Twice-Born World: Stories of Lithuania

New title by Wendell Mayo captures the soul of Lithuania

Twice-Born World: Stories of Lithuania by Wendell Mayo

Twice-Born World: Stories of Lithuania

Wendell Mayo

ISBN:9790809865052-0-6

6 x 9; 98 pages; $18.50

available now




 

About the Author

Wendell Mayo was a native of Corpus Christi, Texas. He authored six collections of short stories, recently, What Is Said About Elephants with Unsolicited Press in 2020.

His other collections are Survival House with SFASU Press; The Cucumber King of Kėdainiai, winner of the Subito Press Award for Innovative Fiction; Centaur of the North (Arte Público Press), winner of the Aztlán Prize; B. Horror and Other Stories (Livingston Press); and a novel-in-stories, In Lithuanian Wood (White Pine Press), which appeared in Lithuanian translation as Vilko Valanda [Engl: Hour of the Wolf] with Mintis Press in Vilnius.

Over one-hundred of his short stories have appeared widely in magazines and anthologies, including Yale Review, Harvard Review, Manoa, Missouri Review, Boulevard, New Letters, Threepenny Review, Indiana Review, and Chicago Review.
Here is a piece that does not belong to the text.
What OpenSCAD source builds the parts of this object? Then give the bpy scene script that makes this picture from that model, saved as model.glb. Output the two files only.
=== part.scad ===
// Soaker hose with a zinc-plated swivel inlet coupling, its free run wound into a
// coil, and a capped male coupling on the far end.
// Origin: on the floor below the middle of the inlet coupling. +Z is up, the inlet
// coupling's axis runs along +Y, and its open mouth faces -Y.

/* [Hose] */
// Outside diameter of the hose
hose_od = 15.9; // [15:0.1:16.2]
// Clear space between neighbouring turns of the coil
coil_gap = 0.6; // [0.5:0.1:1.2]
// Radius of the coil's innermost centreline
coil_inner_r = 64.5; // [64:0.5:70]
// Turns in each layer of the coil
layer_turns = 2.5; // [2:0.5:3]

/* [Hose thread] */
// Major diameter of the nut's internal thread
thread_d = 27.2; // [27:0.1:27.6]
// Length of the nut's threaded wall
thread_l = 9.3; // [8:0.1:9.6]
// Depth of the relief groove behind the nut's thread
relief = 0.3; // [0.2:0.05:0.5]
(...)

He received the National Endowment for the Arts Creative Writing Fellowship, a Fulbright to Lithuania (Vilnius University), two Individual Excellence Awards from the Ohio Arts Council, and a Master Fellowship from the Indiana Arts Commission. He taught fiction writing in the MFA/BFA programs at Bowling Green State University for over twenty years.

 

Endorsements from the back cover

Wendell Mayo captures the fractured, mournful soul of modern Lithuania like no other writer. In his new book, Twice-Born World: Stories of Lithuania , he resurrects themes from In Lithuanian Wood  and The Cucumber King of Kėdainiai : grief, loneliness, the impossibility of communication, the inexplicability of desire. In this volume, the themes are even more sharply delineated, with desire playing a more prominent role. Mayo’s characters, like Lithuania herself, long to connect to a more youthful, hopeful version of the past. As always, Mayo masterfully combines elements of the absurd with deeply poetic language. Every story in Twice-Born World  is a gem. I couldn’t put this book down.
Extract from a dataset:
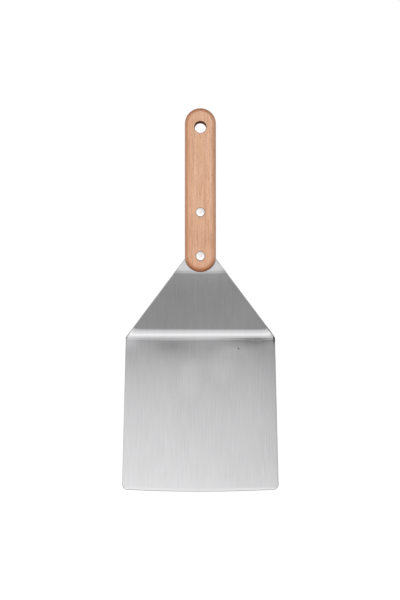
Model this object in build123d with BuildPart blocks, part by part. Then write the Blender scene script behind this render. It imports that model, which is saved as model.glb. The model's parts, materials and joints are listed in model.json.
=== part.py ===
from build123d import *
import os
from math import cos, radians, sin

# Grill spatula: a pressed steel sheet forms the blade, the neck and the tang. The tang sits in a
# saw-cut slot in a one-piece beech handle, held by two two-piece compression rivets.
# Millimetres and degrees. +Z is up, the blade lies flat on Z = 0, its front edge faces -Y and the
# handle rises towards +Y. The origin is the middle of the footprint.

# Sheet
sheet_thickness = 1.2
edge_break = 0.45  # rounding that takes the burr off the edges of the sheet

# Blade, from its front edge to the line where its underside would meet the neck's
blade_length = 128.2
blade_front_width = 123.9
blade_heel_width = 121.4
front_bow = 1.7  # how far the middle of the front edge stands ahead of its ends
front_corner_radius = 4.0
bevel_length = 1.6  # ground on the upper side of the front edge
bevel_depth = 0.13

# Neck, rising from the heel of the blade
neck_angle = 33.0
neck_length = 53.5
neck_heel_width = 118.3
neck_top_width = 40.7
heel_bend_radius = 18.5  # on the underside
shoulder_radius = 1.5

# Tang, in line with the handle
handle_angle = 15.0
tang_width = 21.0
tang_taper_length = 13.0
tang_depth = 58.0  # how far the tang reaches into the wood
tang_bend_radius = 9.0  # on the underside

# Handle
handle_length = 131.0
handle_width = 25.0
handle_thickness = 15.0
handle_edge_radius = 4.0
handle_setback = -0.7  # from the neck's upper corner to the tip of the wood, which overhangs the bend
hang_hole_radius = 4.65
hang_hole_inset = 15.5  # from the rear tip of the wood to the centre of the hole
hang_hole_easing = 0.5

# Slot that the tang slides into
slot_play = 0.3
slot_depth = 61.0
saw_radius = 90.0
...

—Daiva Markelis, author of White Field, Black Sheep: A Lithuanian-American Life

 

Twice-Born World  transports readers to a Baltic sphere of post-Soviet nostalgia and struggle, of boozy, clumsy, and erotic East-West encounters, of overheard park-bench conversations, and of knee-capped Lenin statues. In this clear-eyed yet hope-filled collection, Wendell Mayo welcomes us to his Lithuania: a topsy-turvy place of rainfall, blue skies, everyday poetry, sinking despair, and limitless possibility.

—Julija Šukys, author of Siberian Exile: Blood, War, and a Granddaughter’s Reckoning

 

In Twice-Born World , Wendell Mayo manages the seemingly impossible—to make his stories both steeped in post-Soviet Lithuanian sensibilities while also making them feel universal. These are characters in the midst of transition, characters who frequently tell stories that mesmerize, as if stories might make sense of this beguiling new world. The effect is startling as Mayo seamlessly slides through space and time and perspective, offering subtle commentary on the geopolitics of the 1980s, all of which feels particularly acute in 2018. A necessary companion to Mayo’s In Lithuanian Wood , and a stunning collection by a master of the short story.

—Brad Felver, author of The Dogs of Detroit

 

Wendell Mayo’s heart-wrenching new collection about contemporary Lithuania proves yet again that he is one of the living masters of the short story form. Mayo employs a dazzling array of voices, creates a host of unforgettable characters, both Lithuanian and American, and keeps at his ready a sympathetic and encyclopedic knowledge of Lithuanian history; in the process, he weaves tenacious tales about men and women snared by political circumstances, but even more so by the unruly instincts of their own hearts. Yet finally, miraculously, in the end, every story in the book manages to be about the act of storytelling itself: its magic, its elusiveness, and its biological power. Mayo has never written so convincingly and so well.